Restate, exactly and only, the lines from the first through the line containing "# Status light".

• [Recorded information]:
>> START

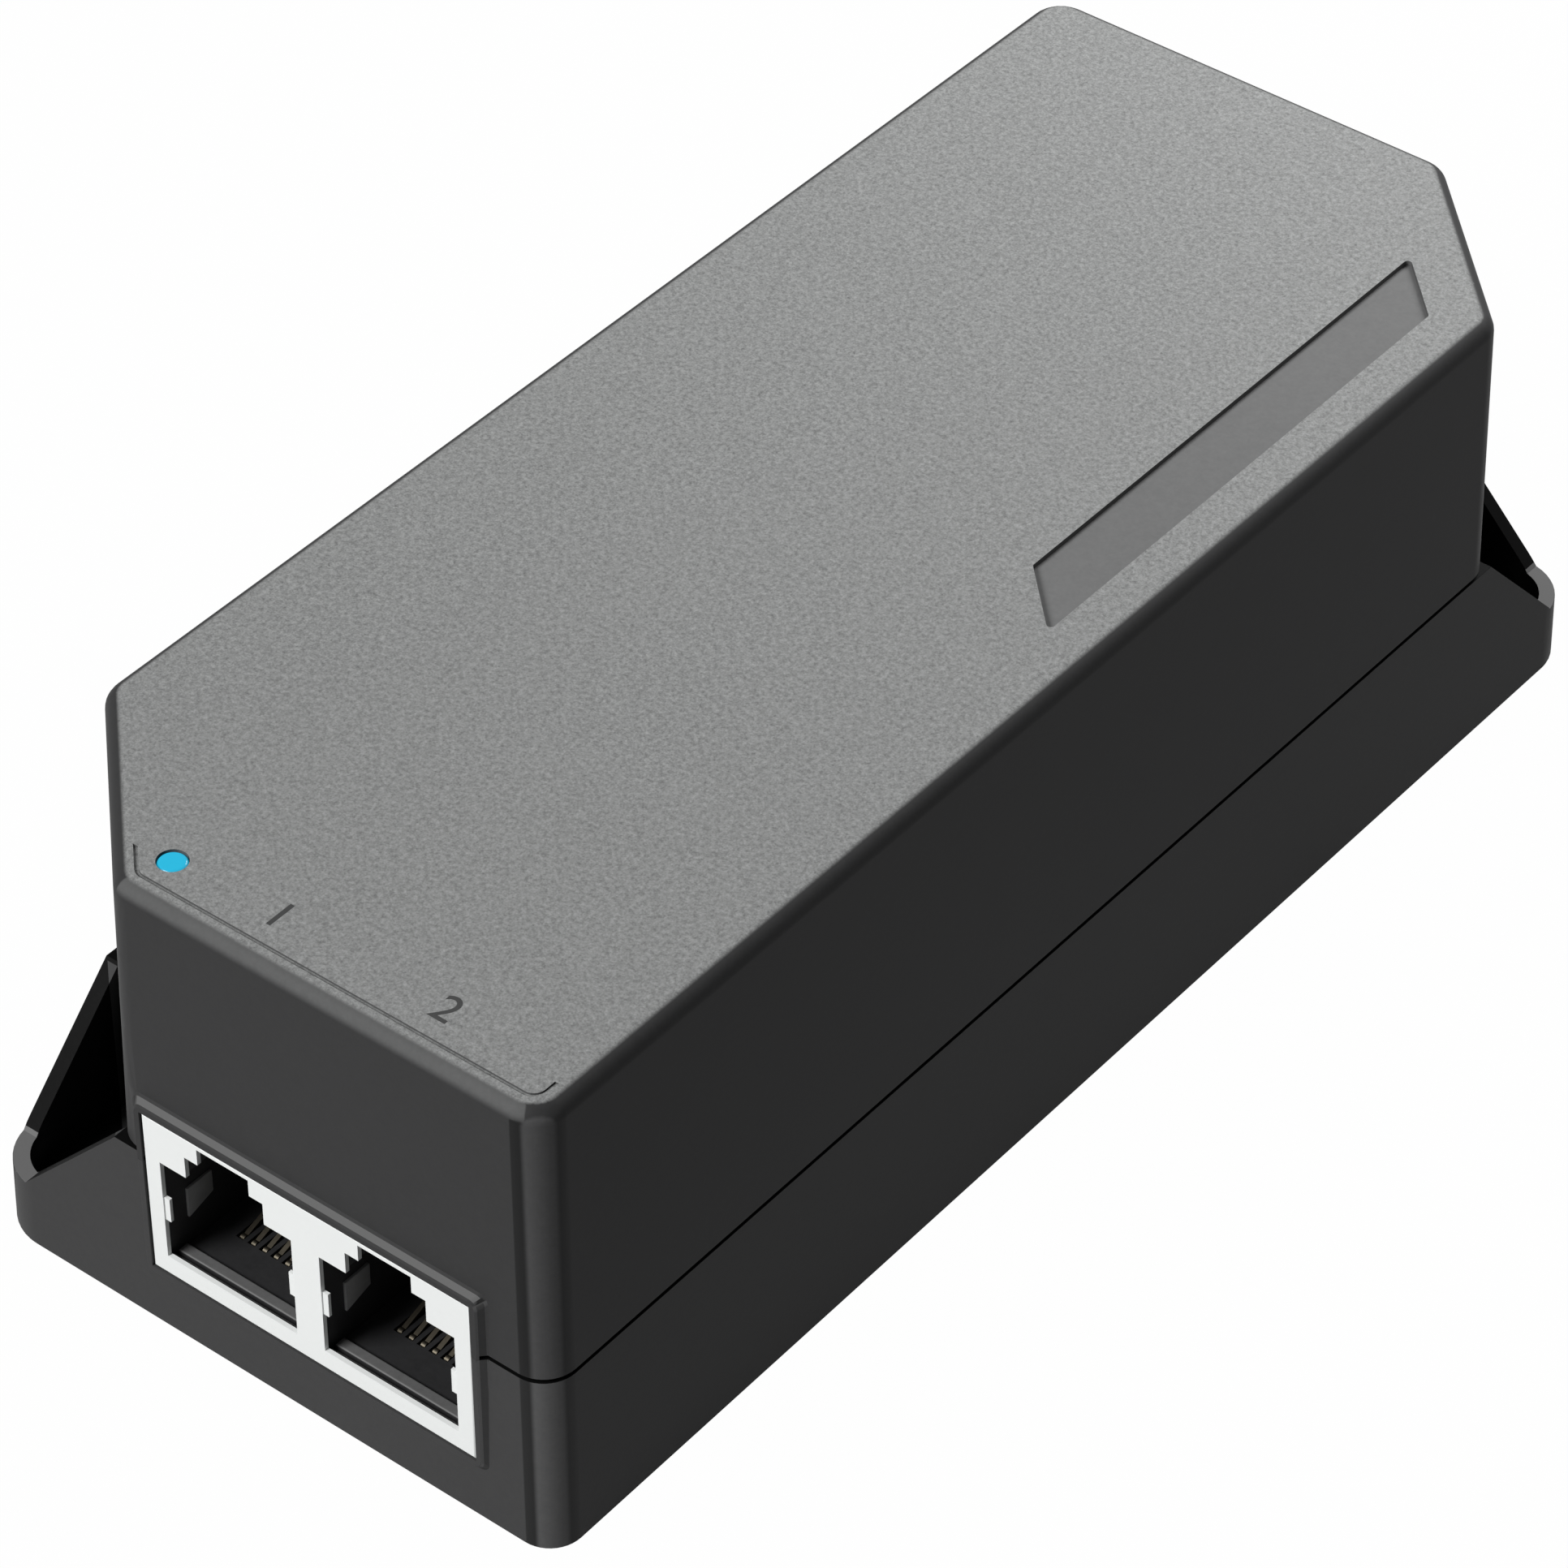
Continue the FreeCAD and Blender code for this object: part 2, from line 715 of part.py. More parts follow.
def make_inlet_housing():
    left = inlet_centre_x - inlet_width / 2
    right = left + inlet_width
    behind_wall = inlet_face_y - depth_inside_wall(inlet_top)
    back = inlet_face_y - inlet_depth
    nose = box(left, right, behind_wall, inlet_face_y, inlet_bottom, inlet_top)
    nose = nose.makeFillet(least_radius, edges_at_y(nose, inlet_face_y))
    body = box(left, right, back, behind_wall, board_top, inlet_top)
    holes = [inlet_void(inlet_face_y - inlet_opening_depth, inlet_face_y + past)]
    for x, z in blade_places():
        holes.append(box(x - blade_width / 2, x + blade_width / 2, back - past, inlet_face_y - blade_start,
                         z - blade_height / 2, z + blade_height / 2))
    return fuse([nose, body]).cut(holes)


def make_inlet_blades():
    tip = inlet_face_y - blade_start
    blades = []
    for x, z in blade_places():
        low = z - blade_height / 2
        blade = box(x - blade_width / 2, x + blade_width / 2, inlet_face_y - blade_end, tip,
                    low, low + blade_height)
        blade = blade.makeChamfer(blade_width / 4, edges_at_y(blade, tip))
        leg = centred_box(x, blade_leg_y(), blade_leg_width, blade_leg_depth, lead_end, low + past)
        blades.append(fuse([blade, leg]))
    return group(blades)


# Status light

def make_light_pipe():
    # A clear peg through the cover, a bar clear of the sockets and a foot over the lamp.
    top = case_height - light_gap
    head = rod(light_x, light_y, light_bar_bottom, top, light_radius)
    head = head.makeFillet(light_radius / 4, edges_at_height(head, top))
    collar_top = inner_roof - light_gap
    collar = rod(light_x, light_y, collar_top - light_collar_height, collar_top, light_collar_radius)
    start = V(light_x, light_y, light_bar_bottom)
    end = V(light_foot_x, light_foot_y, light_bar_bottom)
    along = end - start
    side = V(-along.y, along.x, 0).normalize() * (light_foot_width / 2)
    corners = [start + side, start - side, end - side, end + side]
    bar = prism(corners, V(0, 0, light_bar_top - light_bar_bottom))
    foot_bottom = board_top + lamp_height + lamp_gap
    foot = rod(light_foot_x, light_foot_y, foot_bottom, light_bar_top, light_foot_width / 2)
    return fuse([head, collar, bar, foot])


def make_status_lamp():
    top = board_top + lamp_height
    lamp = centred_box(light_foot_x, light_foot_y, lamp_width, lamp_depth, board_top, top)
    return lamp.makeChamfer(lamp_height / 5, edges_at_height(lamp, top))


# Circuit board and what stands on it

def make_circuit_board():
    board = block(case_outline, board_bottom, board_top, wall + board_gap)
    above = 2 * board_top
    holes = [rod(x, y, 0, above, boss_radius + board_notch_gap) for x, y in case_screws]
    holes += [rod(x, y, 0, above, board_screw_radius + screw_passage) for x, y in board_screws]
    for centre in port_centres:
        holes += [rod(x, pivot_y(), 0, above, tail_hole / 2) for x in contact_places(centre)]
    leg_x = blade_leg_width + leg_clearance
    leg_y = blade_leg_depth + leg_clearance
    holes += [centred_box(x, blade_leg_y(), leg_x, leg_y, 0, above) for x, z in blade_places()]
    return board.cut(holes)


def rounded_block(x, y, size):
    width, depth, height = size
    top = board_top + height
    solid = centred_box(x, y, width, depth, board_top, top)
    return solid.makeFillet(block_edge, [e for e in solid.Edges if e.BoundBox.ZMax > board_top + flat])


def plain_can(x, y, radius, height):
    top = board_top + height
    solid = rod(x, y, board_top, top, radius)
    return solid.makeFillet(can_edge, edges_at_height(solid, top))


def electrolytic_can(x, y, radius, height):
    # A can with a rolled groove near its foot and a vent cross in its top.
    top = board_top + height
    groove_centre = V(x, y, board_top + 3 * can_groove)
    groove = Part.makeTorus(radius + can_groove / 3, can_groove, groove_centre, V(0, 0, 1))
    vent = [centred_box(x, y, radius, vent_width, top - vent_depth, top),
            centred_box(x, y, vent_width, radius, top - vent_depth, top)]
    return plain_can(x, y, radius, height).cut([groove] + vent)


def standing_disc(x, y, radius, thickness):
    # A coated disc on two leads, its face along Y.
    z = board_top + disc_lift + radius
    disc = Part.makeCylinder(radius, thickness, V(x, y - thickness / 2, z), V(0, 1, 0))
    rims = edges_at_y(disc, y - thickness / 2) + edges_at_y(disc, y + thickness / 2)
    disc = disc.makeFillet(thickness / 3, rims)
    return fuse([disc] + [rod(x + side * radius / 2, y, board_top, z, lead_radius) for side in (-1, 1)])


def choke_centre():
    # The wound halves just clear the board.
    low = (choke_outer + choke_gap + choke_wire) * math.cos(math.radians(choke_split))
    return V(choke_x, inlet_face_y - choke_end, board_top + low + choke_gap)


def choke_section(grow):
    centre = choke_centre()
    inner = centre.z + choke_inner - grow
    outer = centre.z + choke_outer + grow
    front = centre.y - choke_depth / 2 - grow
    back = centre.y + choke_depth / 2 + grow
    corners = [(front, inner), (back, inner), (back, outer), (front, outer), (front, inner)]
    return Part.Face(Part.makePolygon([V(choke_x, y, z) for y, z in corners]))


def make_filter_choke_core():
    return choke_section(0).revolve(choke_centre(), V(0, 1, 0), 360)


def make_filter_choke_winding():
    face = choke_section(choke_gap + choke_wire).cut(choke_section(choke_gap)).Faces[0]
    halves = []
    for start in (choke_split, 180 + choke_split):
        half = face.revolve(choke_centre(), V(0, 1, 0), 180 - 2 * choke_split)
        half.rotate(choke_centre(), V(0, 1, 0), start)
        halves.append(half)
    return group(halves)


def transformer_box(width, depth, z0, z1):
    return centred_box(transformer_x, transformer_y, width, depth, z0, z1)


core_bottom = board_top + bobbin_base
core_top = core_bottom + core_height
window_bottom = core_bottom + core_yoke
window_top = core_top - core_yoke
tube_width = core_leg + 2 * (bobbin_gap + bobbin_wall)
tube_depth = core_depth + 2 * (bobbin_gap + bobbin_wall)
flange_width = core_width - 2 * (core_side + bobbin_gap)
flange_depth = tube_depth + 2 * winding_build


def make_transformer_core():
    window = (core_width - core_leg) / 2 - core_side
    windows = []
    for side in (-1, 1):
        x = transformer_x + side * (core_leg + window) / 2
        windows.append(centred_box(x, transformer_y, window, core_depth + 2, window_bottom, window_top))
    return transformer_box(core_width, core_depth, core_bottom, core_top).cut(windows)


def make_transformer_bobbin():
    low = window_bottom + bobbin_gap
    high = window_top - bobbin_gap
    tube = transformer_box(tube_width, tube_depth, low, high)
    flanges = [transformer_box(flange_width, flange_depth, low, low + bobbin_wall),
               transformer_box(flange_width, flange_depth, high - bobbin_wall, high)]
    feet = []
    for side in (-1, 1):
        y = transformer_y + side * (flange_depth / 2 - bobbin_wall)
        feet.append(centred_box(transformer_x, y, flange_width, 2 * bobbin_wall,
                                board_top, low + bobbin_wall))
    bore = transformer_box(core_leg + 2 * bobbin_gap, core_depth + 2 * bobbin_gap, low - past, high + past)
    return fuse([tube] + flanges + feet).cut(bore)


def make_transformer_winding():
    low = window_bottom + bobbin_gap + bobbin_wall + winding_gap
    high = window_top - bobbin_gap - bobbin_wall - winding_gap
    wound = transformer_box(flange_width - 4 * winding_gap, flange_depth - 4 * winding_gap, low, high)
    wound = wound.makeFillet(winding_corner, [e for e in wound.Edges if e.BoundBox.ZLength > flat])
    room = transformer_box(tube_width + winding_gap, tube_depth + winding_gap, low - past, high + past)
    return wound.cut(room)


def make_heat_sink(side, y, length):
    # An upright plate with a fold over the device.
    top = board_top + package_lift + package_height + sink_head_room + sink_thickness
    plate = centred_box(side * sink_x, y, sink_thickness, length, board_top, top)
    reach = sink_fold + sink_thickness
    fold_x = side * (sink_x + sink_thickness / 2 - reach / 2)
    fold = centred_box(fold_x, y, reach, length, top - sink_thickness, top)
    return fuse([plate, fold])


def make_power_package(side, y):
    # A flat-backed power device against its heat sink, on three leads.
    x = side * (sink_x - (sink_thickness + package_thickness) / 2)
    low = board_top + package_lift
    body = centred_box(x, y, package_thickness, package_width, low, low + package_height)
    front = x - side * package_thickness / 2
    body = body.makeChamfer(block_edge, [e for e in body.Edges if abs(e.BoundBox.Center.x - front) < flat])
    leads = [centred_box(x, y + k * package_pitch, lead_radius, 2 * lead_radius, board_top, low + past)
             for k in (-1, 0, 1)]
    return fuse([body] + leads)


def chip(place, size, pins, pitch):
    # A low package with short legs along its two long sides.
    x, y = place
    width, depth, height = size
    top = board_top + height
    body = centred_box(x, y, width, depth, board_top + chip_stand, top)
    body = body.makeChamfer(2 * chip_stand, edges_at_height(body, top))
    shoulder = board_top + 3 * chip_stand
    legs = []
    for side in (-1, 1):
        leg_y = y + side * (depth + chip_leg) / 2
        for k in range(pins):
            leg_x = x + (k - (pins - 1) / 2) * pitch
            legs.append(centred_box(leg_x, leg_y, pitch / 3, 1.5 * chip_leg, board_top, shoulder))
    return fuse([body] + legs)


def make_output_choke_core():
    x, y = drum_place
    top = board_top + drum_height
    return fuse([rod(x, y, board_top, board_top + drum_flange, drum_radius),
                 rod(x, y, board_top, top, drum_radius / 2),
                 rod(x, y, top - drum_flange, top, drum_radius)])


def make_output_choke_winding():
    x, y = drum_place
    low = board_top + drum_flange + winding_gap
    high = board_top + drum_height - drum_flange - winding_gap
    wound = rod(x, y, low, high, drum_radius - 3 * winding_gap)
    return wound.cut(rod(x, y, low - past, high + past, drum_radius / 2 + winding_gap / 2))


pieces = {
    "base_tray": make_base_tray(),
    "top_cover": make_top_cover(),
    "case_screws": make_case_screws(),
    "circuit_board": make_circuit_board(),
    "board_screws": make_board_screws(),
    "insulation_sheet": make_insulation_sheet(),
    "blank_label": make_blank_label(),
    "port_bezel": make_port_bezel(),
    "jack_housing": make_jack_housing(),
    "contact_tails": make_contact_tails(),
    "inlet_housing": make_inlet_housing(),
    "inlet_blades": make_inlet_blades(),
    "light_pipe": make_light_pipe(),
    "status_lamp": make_status_lamp(),
    "mains_fuse": plain_can(fuse_x, inlet_face_y - fuse_end, fuse_radius, fuse_height),
    "surge_varistor": standing_disc(varistor_x, inlet_face_y - varistor_end,
                                    varistor_radius, varistor_thickness),
    "filter_capacitor": rounded_block(filter_capacitor_x, inlet_face_y - filter_capacitor_end,
                                      filter_capacitor_size),
    "filter_choke_core": make_filter_choke_core(),
    "filter_choke_winding": make_filter_choke_winding(),
    "bridge_rectifier": rounded_block(bridge_x, inlet_face_y - bridge_end, bridge_size),
    "mains_capacitor": electrolytic_can(*mains_capacitor_place,
                                        mains_capacitor_radius, mains_capacitor_height),
    "transformer_core": make_transformer_core(),
    "transformer_bobbin": make_transformer_bobbin(),
    "transformer_winding": make_transformer_winding(),
    "switch_heat_sink": make_heat_sink(-1, switch_y, switch_sink_length),
    "switch_transistor": make_power_package(-1, switch_y),
    "rectifier_heat_sink": make_heat_sink(1, rectifier_y, rectifier_sink_length),
    "output_rectifier": make_power_package(1, rectifier_y),
    "safety_capacitor": standing_disc(*safety_capacitor_place,
                                      safety_capacitor_radius, safety_capacitor_thickness),
    "feedback_coupler": chip(coupler_place, coupler_size, coupler_pins, coupler_pitch),
    "power_controller": chip(controller_place, controller_size, controller_pins, controller_pitch),
    "output_capacitors": group([electrolytic_can(x, y, output_capacitor_radius, output_capacitor_height)
                                for x, y in output_capacitor_places]),
    "output_choke_core": make_output_choke_core(),
    "output_choke_winding": make_output_choke_winding(),
    "port_controller": chip((port_controller_x, jack_face_y + port_controller_end),
                            port_controller_size, port_controller_pins, port_controller_pitch),
    "line_transformer": chip((line_transformer_x, jack_face_y + line_transformer_end),
                             line_transformer_size, line_transformer_pins, line_transformer_pitch),
}
for number, centre in enumerate(port_centres, 1):
    pieces[f"contact_carrier_{number}"] = make_contact_carrier(centre)
    pieces[f"contact_springs_{number}"] = make_contact_springs(centre)

os.makedirs("parts", exist_ok=True)
for name, shape in pieces.items():
    shape.exportStep("parts/" + name + ".step")
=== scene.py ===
import json
import math

import bpy
from mathutils import Matrix, Vector


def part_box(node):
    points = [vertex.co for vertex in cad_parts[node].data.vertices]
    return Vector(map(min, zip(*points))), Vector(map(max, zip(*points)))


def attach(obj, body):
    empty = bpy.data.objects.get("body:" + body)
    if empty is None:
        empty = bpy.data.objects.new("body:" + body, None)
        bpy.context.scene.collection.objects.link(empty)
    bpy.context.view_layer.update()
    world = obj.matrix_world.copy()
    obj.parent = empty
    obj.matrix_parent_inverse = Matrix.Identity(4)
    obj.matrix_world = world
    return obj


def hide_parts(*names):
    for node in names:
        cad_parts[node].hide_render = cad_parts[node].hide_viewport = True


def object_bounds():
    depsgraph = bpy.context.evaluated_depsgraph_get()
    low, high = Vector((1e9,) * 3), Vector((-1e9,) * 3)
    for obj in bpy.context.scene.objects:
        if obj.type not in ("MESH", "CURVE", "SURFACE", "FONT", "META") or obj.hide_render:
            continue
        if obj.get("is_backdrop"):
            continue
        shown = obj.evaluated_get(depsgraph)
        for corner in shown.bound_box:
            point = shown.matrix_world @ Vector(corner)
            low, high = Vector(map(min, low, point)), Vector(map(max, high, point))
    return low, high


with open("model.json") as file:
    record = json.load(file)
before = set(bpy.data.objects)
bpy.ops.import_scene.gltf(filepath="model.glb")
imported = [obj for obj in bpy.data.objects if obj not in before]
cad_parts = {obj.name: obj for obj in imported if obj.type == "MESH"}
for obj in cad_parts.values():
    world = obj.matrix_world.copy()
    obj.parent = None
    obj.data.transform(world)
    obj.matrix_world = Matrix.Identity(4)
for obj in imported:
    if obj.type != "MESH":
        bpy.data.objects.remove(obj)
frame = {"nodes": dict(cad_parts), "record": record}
cadLow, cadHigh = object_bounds()
nodes = frame["nodes"]
slots = {part["node"]: part["material_slot"] for part in frame["record"]["subparts"]}
bodies = frame["record"]["behaviour"]["bodies"]
bodyOf = {node: body for body, members in bodies.items() for node in members}
print("frame loaded:", len(nodes), "nodes")

mm = 0.001


# selection helpers

def clearSelection():
    if bpy.context.object and bpy.context.object.mode != "OBJECT":
        bpy.ops.object.mode_set(mode="OBJECT")
    bpy.ops.object.select_all(action="DESELECT")


def takeUp(piece):
    clearSelection()
    piece.select_set(True)
    bpy.context.view_layer.objects.active = piece


def settle(piece):
    takeUp(piece)
    bpy.ops.object.transform_apply(location=True, rotation=True, scale=True)


def pickVertices(piece, wanted):
    # leaves the piece in edit mode with just these vertices selected
    bpy.ops.object.mode_set(mode="EDIT")
    bpy.ops.mesh.select_mode(type="VERT")
    bpy.ops.mesh.select_all(action="DESELECT")
    bpy.ops.object.mode_set(mode="OBJECT")
    for vertex in piece.data.vertices:
        vertex.select = wanted(vertex.co)
    bpy.ops.object.mode_set(mode="EDIT")


# shared shader groups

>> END

• [Solution to the exercise]:
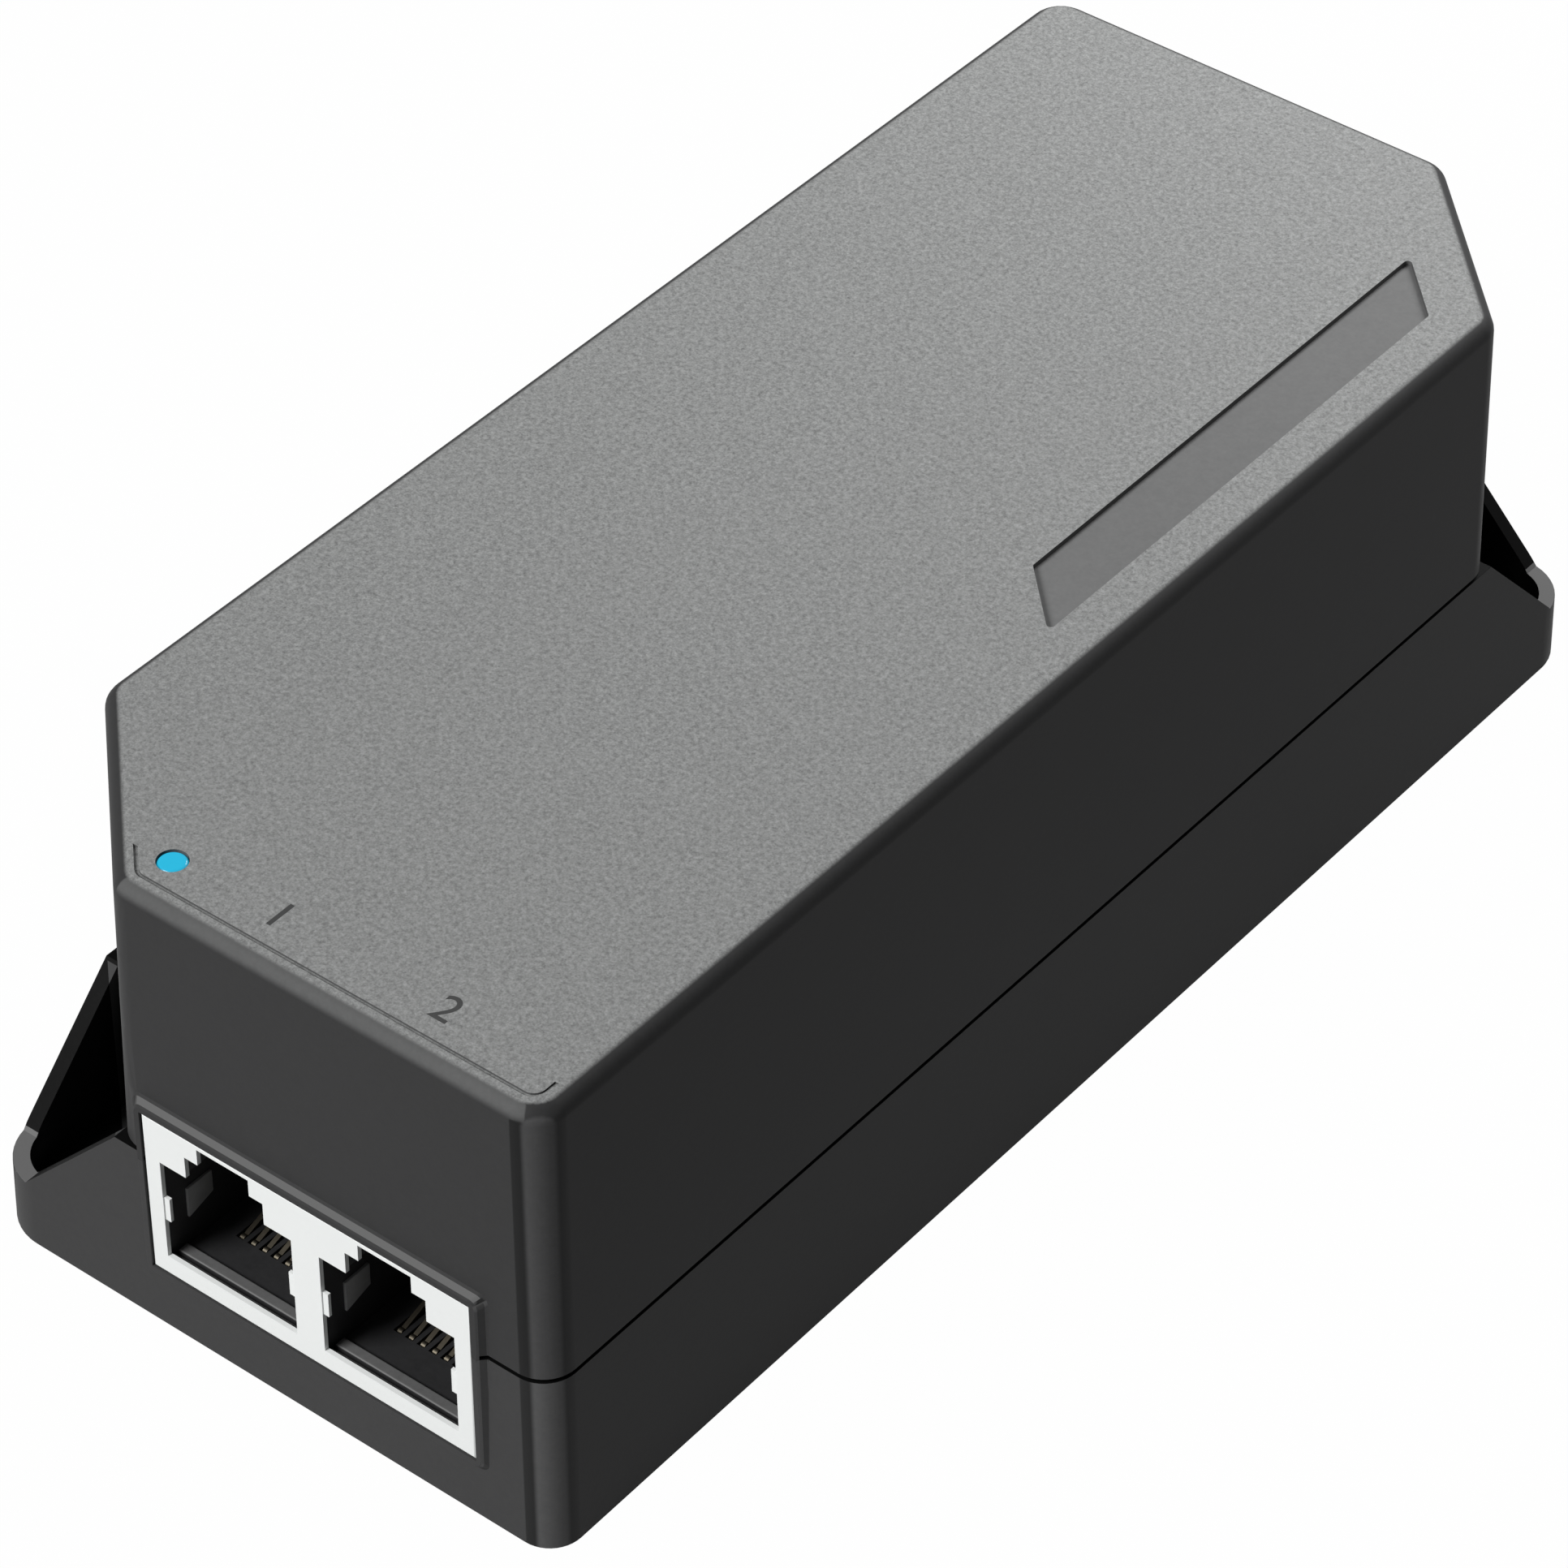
Continue the FreeCAD and Blender code for this object: part 2, from line 715 of part.py. More parts follow.
def make_inlet_housing():
    left = inlet_centre_x - inlet_width / 2
    right = left + inlet_width
    behind_wall = inlet_face_y - depth_inside_wall(inlet_top)
    back = inlet_face_y - inlet_depth
    nose = box(left, right, behind_wall, inlet_face_y, inlet_bottom, inlet_top)
    nose = nose.makeFillet(least_radius, edges_at_y(nose, inlet_face_y))
    body = box(left, right, back, behind_wall, board_top, inlet_top)
    holes = [inlet_void(inlet_face_y - inlet_opening_depth, inlet_face_y + past)]
    for x, z in blade_places():
        holes.append(box(x - blade_width / 2, x + blade_width / 2, back - past, inlet_face_y - blade_start,
                         z - blade_height / 2, z + blade_height / 2))
    return fuse([nose, body]).cut(holes)


def make_inlet_blades():
    tip = inlet_face_y - blade_start
    blades = []
    for x, z in blade_places():
        low = z - blade_height / 2
        blade = box(x - blade_width / 2, x + blade_width / 2, inlet_face_y - blade_end, tip,
                    low, low + blade_height)
        blade = blade.makeChamfer(blade_width / 4, edges_at_y(blade, tip))
        leg = centred_box(x, blade_leg_y(), blade_leg_width, blade_leg_depth, lead_end, low + past)
        blades.append(fuse([blade, leg]))
    return group(blades)


# Status light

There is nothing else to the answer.